For those not familiar with this angel of fishes I should explain. The Blue Groper is like a fish made out of those soft rubbery night-lights you had as a child, glowing a cosy blue hue, two to three feet long - though legend has it they can grow up to 160cm or five feet - with the white teeth and reassuring temperament of a blind man’s sun-golden Labrador. I dare anyone to find me a friendlier fish, and don’t give me this ‘dolphin’ shit because basically they’re just tarts, not to mention mammals.
The way to play with a Groper, these friendly blue ghosts that haunt Clovelly Beach and Gordon’s Bay, is to swim slowly a few feet above them, occasionally diving down to overturn a rock that hasn’t been moved in years, so as to display its feast of shelled fish underneath, which the Groper will happily eat with many a ‘clumpsh, flcrumplesh’ of his large, loose, smiling jaw.
As I watched the big blue sea Labrador crunch its mouth at me I felt as though I was in another world, already dead in a sense, but more importantly, in a world without factories.
I noticed the Groper uncharacteristically had a familiar with it – a little orange-finned number with a plump body and dark physique: perhaps its sidekick. Then, out from under a nearby underwater cliff face, a large blue figure appeared. It was another Groper. Big Old Bluey: the most ancient of his breed. There were fears for some time that he’d been speared, after some dickhead climbed out of the water at Clovelly with a big blue angel wriggling to death on the end of his phallic spear, ignoring the trail of abuse from locals as he threw the fallen blue angel into the boot and drove back to wherever he lived his guilty existence.
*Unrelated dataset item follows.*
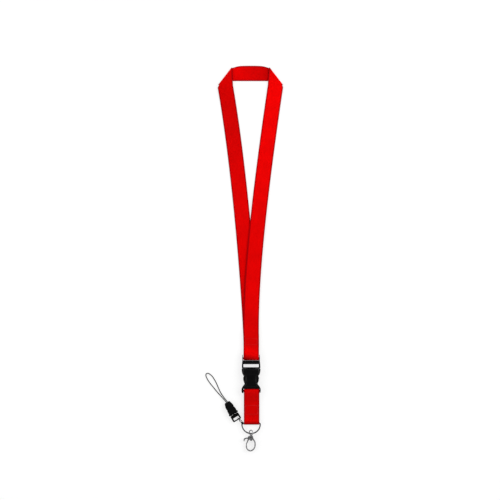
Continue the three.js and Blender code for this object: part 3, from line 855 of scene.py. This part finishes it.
def link_cord():
    """Two strands from the small frame's bar to a hitch round the D-ring's corner."""
    corner = ring_corner()
    wire = corner + Vector((-0.5, math.sqrt(0.75), 0)) * RING["corner"]
    bar = mini_point(*MINI_BAR)
    along = (bar - wire).normalized()
    aside = along.cross(UP).normalized()
    middle = wire.lerp(bar, 0.5)
    over_wire, over_bar = LINK["over_wire"], LINK["over_bar"]
    strands = smooth_line([
        wire + UP * over_wire - aside * 0.5,
        wire + along * 1.6 + UP * 0.9 - aside * 0.5,
        middle + UP * 0.8 - aside * 0.9,
        bar + UP * over_bar,
        bar + along * over_bar,
        bar - UP * over_bar,
        middle - UP * 0.8 + aside * 0.9,
        wire + along * 1.6 - UP * 0.9 + aside * 0.5,
        wire - UP * over_wire + aside * 0.5,
    ], 8)
    tangent = Vector((math.sqrt(0.75), 0.5, 0))
    outward = Vector((-0.5, math.sqrt(0.75), 0))
    turns = [math.radians(90 + 18 * k) for k in range(51)]
    hitch = [
        wire + tangent * (0.7 - 2.3 * k / 50)
        + (outward * math.cos(a) + UP * math.sin(a)) * LINK["hitch"]
        for k, a in enumerate(turns)
    ]
    bridge = smooth_line([
        wire + tangent * 0.8 + outward * 1.1 + UP * 0.2,
        wire + tangent * 0.3 + outward * 1.75 + UP * 0.9,
        wire - tangent * 0.9 + outward * 1.75 + UP * 0.9,
        wire - tangent * 1.5 + outward * 1.1 + UP * 0.2,
    ], 6)
    meshes = [tube_mesh("part", line, LINK["radius"], 12) for line in (strands, hitch, bridge)]
    place("hitched_link_cord", joined("hitched_link_cord", meshes), CORD, "link_body", ["link_loop"])


link_cord()


# ---- Floor and light -----------------------------------------------------------------------------


def add_floor():
    """A round floor that curves up into a wall, as a studio backdrop does."""
    turns = [2 * math.pi * k / 48 for k in range(48)]
    rings = [
        [Vector((r * math.cos(a), r * math.sin(a), z - BACKDROP_SINK)) for a in turns] for r, z in BACKDROP
    ]
    places = [[(point.x, point.y) for point in ring] for ring in rings]
    mesh = grid_mesh("floor", rings, places, capped=False)
    place("floor", mesh, floor_material())


def softbox(name, place_at, size, power):
    """A rectangular area light that faces the origin."""
    data = bpy.data.lights.new(name, "AREA")
    data.shape = "RECTANGLE"
    data.size, data.size_y = size
    data.energy = power
    light = bpy.data.objects.new(name, data)
    light.location = place_at
    light.rotation_euler = (-Vector(place_at)).to_track_quat("-Z", "Y").to_euler()
    bpy.context.scene.collection.objects.link(light)


def add_light():
    for name, place_at, size, power in SOFTBOXES:
        softbox(name, place_at, size, power)
    world = bpy.data.worlds.new("studio")
    world.use_nodes = True
    sky = world.node_tree.nodes["Background"]
    sky.inputs["Color"].default_value = (1, 1, 1, 1)
    sky.inputs["Strength"].default_value = SKY_STRENGTH
    bpy.context.scene.world = world
    bpy.context.scene.view_settings.view_transform = "Standard"


add_floor()
add_light()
But some time after that Old Bluey was sighted again. All seemed well in the universe until there were more rumours that the old fella had just died of old age, despite the fact they live almost as long as humans.
Either way, dead or alive, here was Old Bluey appearing to me like a friendly ghost, gracing me with his presence on a day when I very much needed it.
So I floated around with the two Gropers and their orange-finned friend as if real life had somehow segued into a series of children’s animated features, and my strange little life in Sydney didn’t seem so bad. Not as long as the Gropers were with me.
After an hour I climbed back up to my rock, and saw that the sun was starting to sink. I decided to have one more dip with the Gropers and their orange-finned friend before the approach of serious winter.